Lydia Sherburne of Ogle County is among a select group of 4-H youth chosen as program ambassadors in a health data literacy project, the University of Illinois Extension said in a news release.
The other 4-Hers on the inaugural team are Taylor Woodring of Jersey County; Brayden Wilson of La Salle County; Pritika Jakka of McLean County; Sofie Heidrich of Kendall County; and Taj Dipenshah, Elizabeth Martinez and Carlos Martinez, all of Cook County.
In all, 15 teens from across the state will participate by conducting needs assessments of health topics in their communities. They also will develop and conduct data analytics projects to address any issues that arise from their assessments. University of Illinois students and faculty will serve as mentors.
The project is called Health Data Literacy Ambassadors and is led by Rachel M. Magee, an assistant professor. Associate professors Catherine Blake and Jana Diesner are co-investigators.

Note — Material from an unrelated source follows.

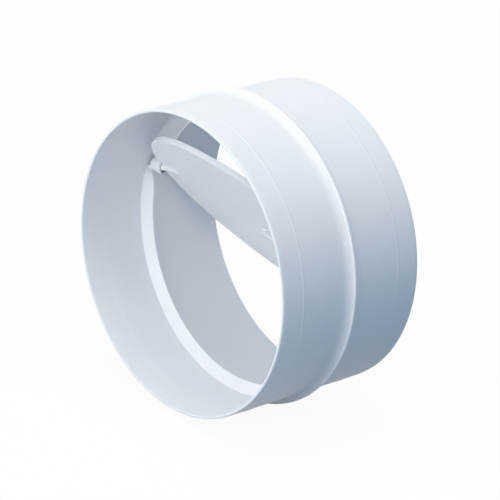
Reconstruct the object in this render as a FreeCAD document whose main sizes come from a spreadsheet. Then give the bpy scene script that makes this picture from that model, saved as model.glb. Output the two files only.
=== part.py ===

“Our interdisciplinary collaboration connects researchers with expertise in health informatics, data analytics, youth services and youth community engagement, with extension experts deeply experienced with positive youth development, health, nutrition and wellness,” Magee said.
She said the project will take two years.
“This collaboration has the potential to build a sustainable model for other data literacy ambassador programs for Illinois 4-H, furthering efforts to address critical issue areas across Illinois through the lens of data analytics, continuing to empower youth as change agents, highlighting career pathways, and building connections and new partnerships between local communities and the university,” Magee said.
Magee, a former librarian, is a youth advocate who teaches about and researches youth technology and information practices. She holds a doctorate in information studies from Drexel University and a master’s degree in information resources and library science from the University of Arizona.